Discussion in 'Sports and News' started by DanOregon, Oct 14, 2009.

  1. Smasher_Sloan

    Smasher_Sloan Active Member

    I'm fascinated by the revisionist history on O'Malley. He could have stayed in the wrong part of NY as one of two teams in the market.....or he could have booming, growing, MLB-starved <i>southern California</i> to himself, complete with a sweetheart real estate deal.

    I'm guessing they didn't have to pry his fingers off Brooklyn when it came time to go.
     
  2. Baron Scicluna

    Baron Scicluna Well-Known Member

    Two other owner/groups from the past:

    1. Dewey Soriano and the Seattle Pilots.

    How does MLB give an expansion franchise to a group that's so unstable that they couldn't hold onto the franchise for more than one year?

    2. Donald Trump -- An owner that basically doomed his league. Can't top that for screwing up.
     
  3. Corky Ramirez up on 94th St.

    Corky Ramirez up on 94th St. Well-Known Member

  4. I can't believe that the Nuttings only have one vote. Count me in.
     
  5. Starman

    Starman Well-Known Member

    Although his impartiality is probably somewhat questionable, Bill Veeck had rather extensive chapters on the Dodgers/Giants move to California in both of his books.

    The phrase that sticks out went something like: "The L.A. city fathers promised not to sell O'Malley, but to give him -- GIVE him -- 400 acres of prime L.A. real estate, real estate worth not only more than the Dodgers franchise, but more than all the franchises in baseball put together. After that, all the king's horses and all the king's men couldn't have dragged O'Malley back to the Brooklyn he loved so much."

    Veeck also noted that NYC officials (i.e. Robert Moses) had had Shea Stadium on the drawing boards since the early 1950s, but dragged their feet on getting the project started (hoping the Dodgers would pick up some or all of the check). When the city continued to stall, O'Malley started looking elsewhere for leverage. When L.A. made its Santa Claus offer, it was hasta la vista.

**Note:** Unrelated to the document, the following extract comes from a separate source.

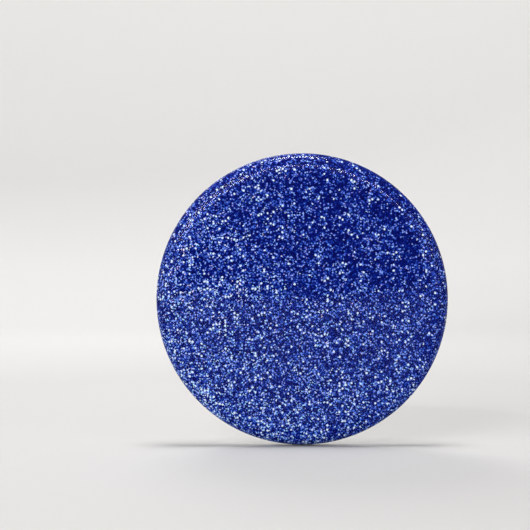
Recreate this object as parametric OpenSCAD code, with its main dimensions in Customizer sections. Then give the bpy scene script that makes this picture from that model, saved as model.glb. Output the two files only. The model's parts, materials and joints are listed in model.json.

    The only remaining task for O'Malley was to help grease the wheels to send the Giants to San Francisco (rather than Minneapolis, where they were probably headed), in order to get the move approved by the other NL owners. Having two teams on the West Coast made the travel arrangements much much easier than having to fly out there and back to play one team.

    The period 1952-1968 was really a convulsive era in MLB. Of the 16 MLB franchises in operation in 1952, which had been in their current cities for 50 years, six franchises moved (Braves, Athletics, Browns, Senators, Dodgers, Giants), two others fairly seriously threatened to move (Indians, White Sox), and two moved a second time (Braves, A's).

    And that doesn't even include any of the expansion teams.